The goal is not to eliminate emotion from youth sports. The goal is to make sure the emotional weight stays where it belongs.
What Healthy Sports Parenting Actually Looks Like
If parents are not meant to tie their identity to their child’s performance, what should their role look like?
Healthy sports parenting focuses less on controlling outcomes and more on creating the environment in which young athletes can grow.
Healthy sports parents support effort more than results.
They ask questions instead of giving constant advice.
They allow coaches to coach and create space where their child can simply be a kid.
They regulate their own emotions during games and competitions.
They celebrate improvement, resilience, and learning, even when the scoreboard does not cooperate.
They make sure their child knows that their value in the family never changes based on performance.

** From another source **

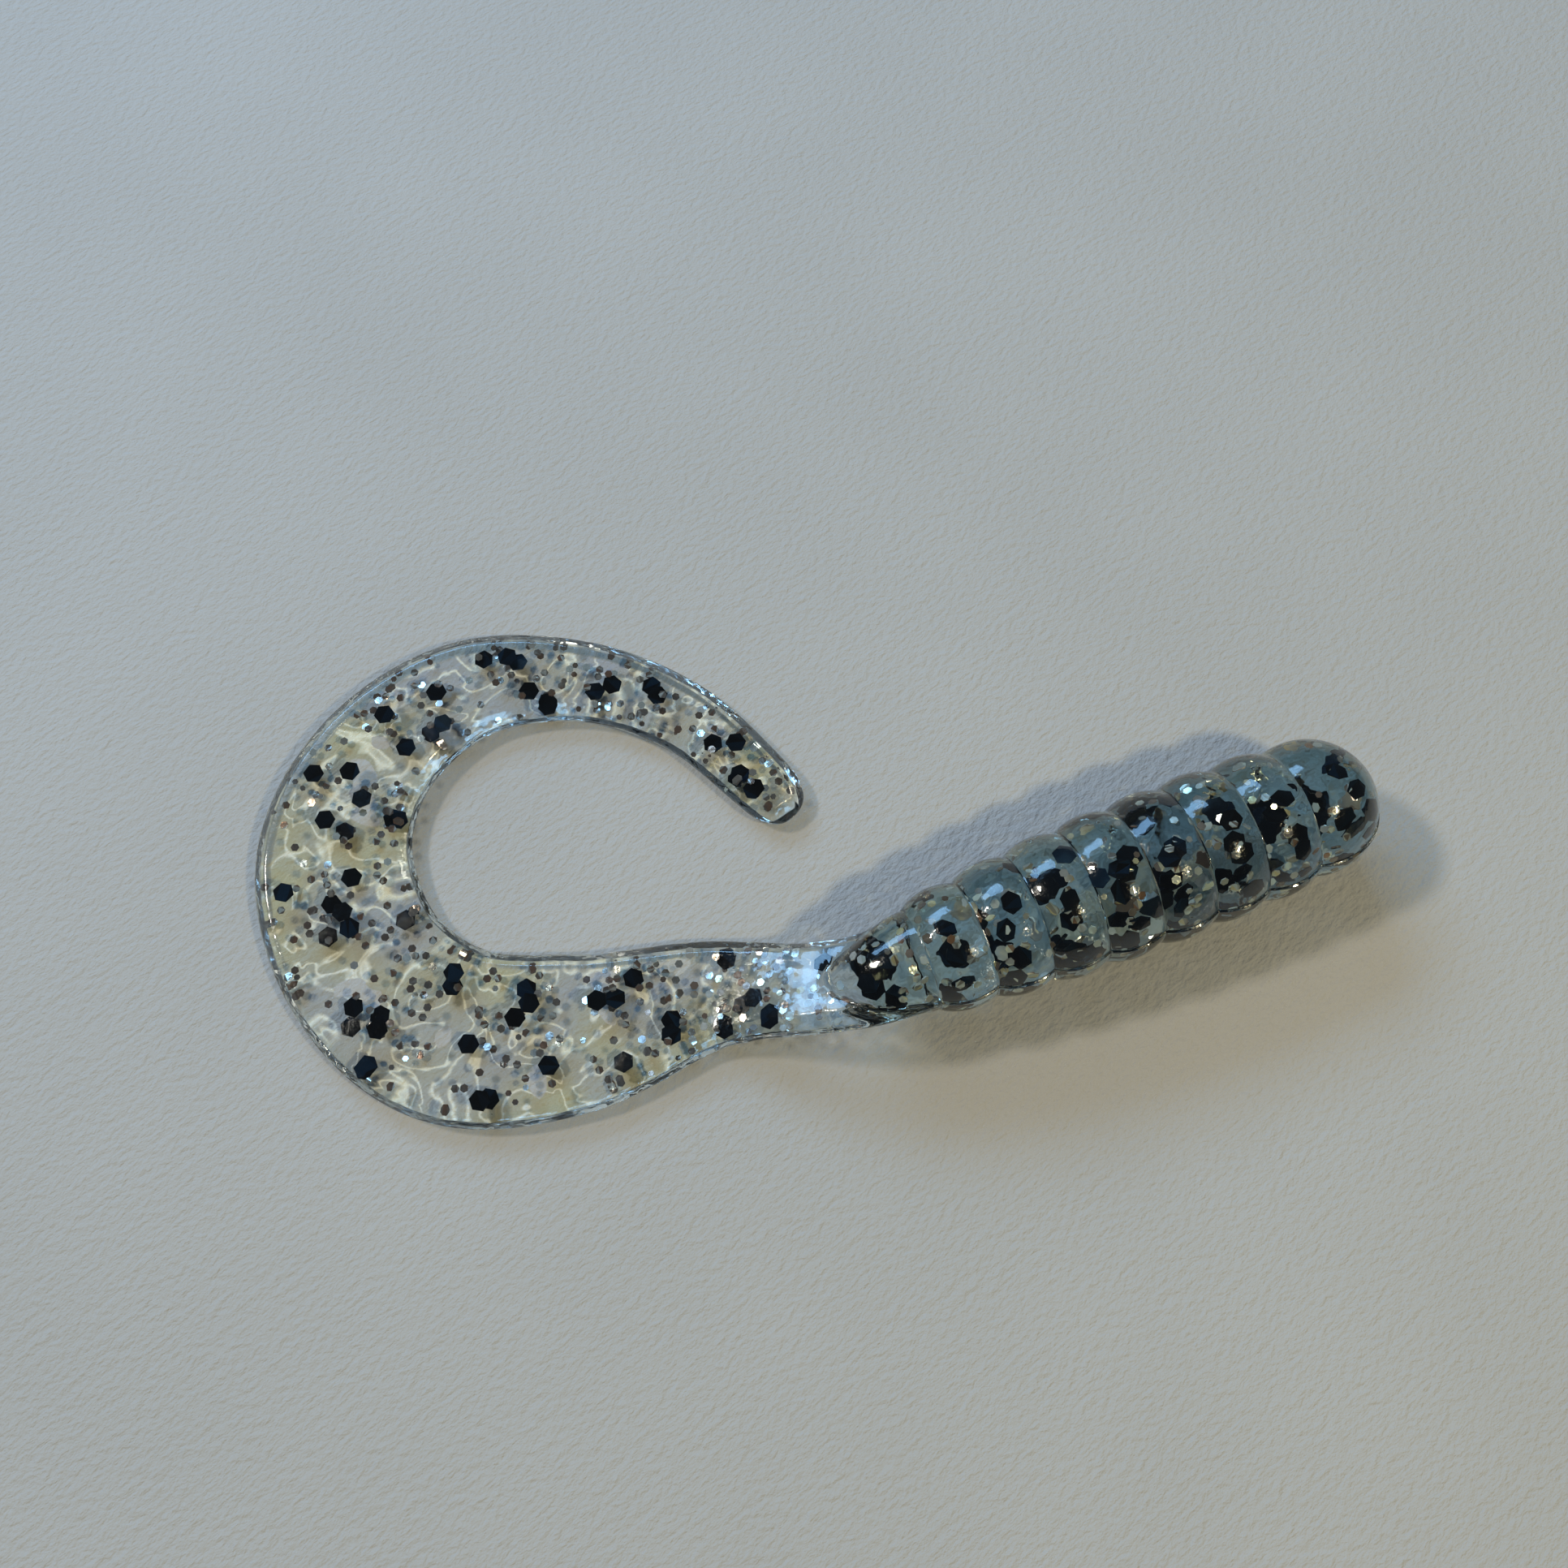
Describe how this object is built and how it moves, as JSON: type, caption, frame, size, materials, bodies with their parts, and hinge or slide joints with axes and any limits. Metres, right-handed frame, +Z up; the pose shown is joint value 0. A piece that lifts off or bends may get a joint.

Perhaps most importantly, healthy sports parents understand that youth sports are not just about developing athletes.
They are about developing people.
When parents focus on who their child is becoming rather than just how they are performing, sports become what they were always meant to be.
A powerful training ground for confidence, resilience, discipline, and growth.
The Long Game
Most young athletes will not play professionally. Many will not even play in college.
But every child will carry the psychological lessons they learned from sports for the rest of their life.
The real goal of youth athletics is not just developing better players.
It is developing stronger people.
Parents play the most important role in that process.
A good test for parents is simple.
If your child had the worst game of their life today, would they still feel like the same person in your eyes?
Your child does not need another coach at home. They already have those.
What they need is a parent who gives them a place where their value does not rise and fall with the scoreboard.
Sometimes the best way to help our kids grow is by doing the work to grow ourselves.